Romero convive com comentários deste tipo há muito tempo. Atleta dedicado, conquistou seu espaço mesmo sem técnica exuberante. É bicampeão brasileiro e estrangeiro com mais jogos pelo Corinthians (172) – mais que o argentino Tevez e até seu compatriota Gamarra (ambos adorados pelos corintianos). Muitos críticos, jornalistas ou não, apelam para o clichê sobre “produtos falsificados” do Paraguai, “cavalo paraguaio” e outras besteiras para menosprezar seu futebol. Um ato desprezível, até mesmo num boteco. Mas raro no jornalismo sério.
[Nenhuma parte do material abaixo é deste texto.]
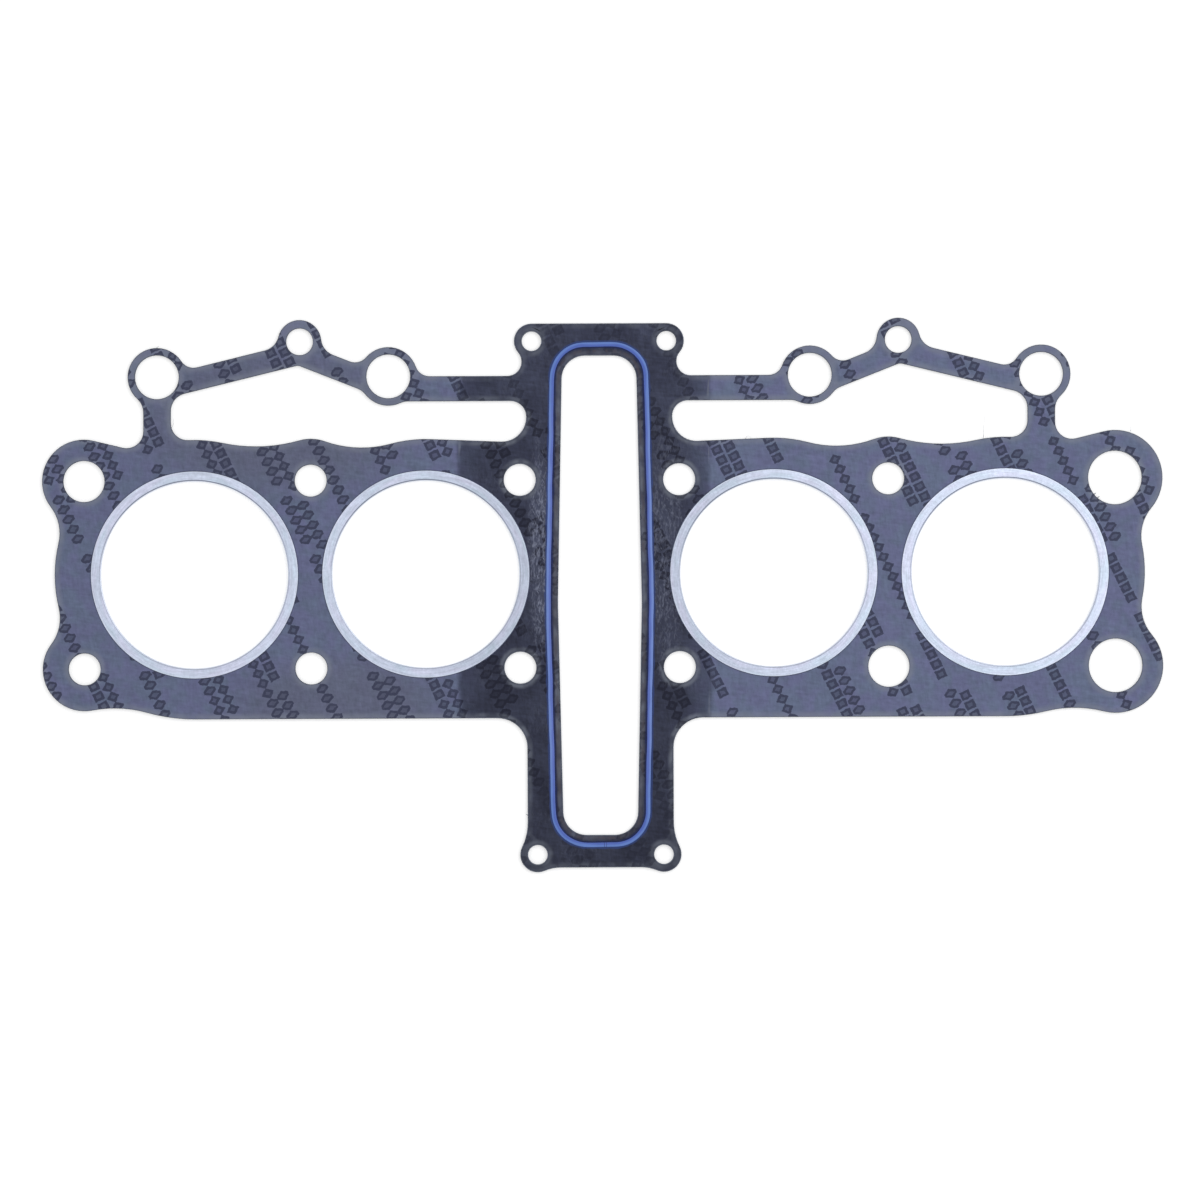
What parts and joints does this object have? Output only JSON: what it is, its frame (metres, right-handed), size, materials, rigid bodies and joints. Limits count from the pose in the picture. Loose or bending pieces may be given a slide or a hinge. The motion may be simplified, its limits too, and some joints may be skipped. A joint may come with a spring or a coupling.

Romero marcou um golaço ao expor o assunto. Em tempos de tanta intolerância, muros e falta de empatia, o Brasil – um país historicamente impulsionado por estrangeiros e antes visto como um dos mais hospitaleiros do mundo – se mostra mais preconceituoso do que nunca. Que o digam haitianos, venezuelanos, e tantos outros estrangeiros obrigados a buscar refúgio por aqui (tema tratado em reportagem especial de VEJA). Mas não se combate preconceito com mais preconceito. Existem jornalistas sérios e são esses que devem ser seguidos, não só por Romero, mas por qualquer pessoa que queira informação confiável.
E mais uma consideração, já que Romero diz aceitar e gostar de críticas em relação ao que faz em campo: pare de simular agressões e provocar os adversários o tempo todo. Isso não pega bem e pode causar mais confusões.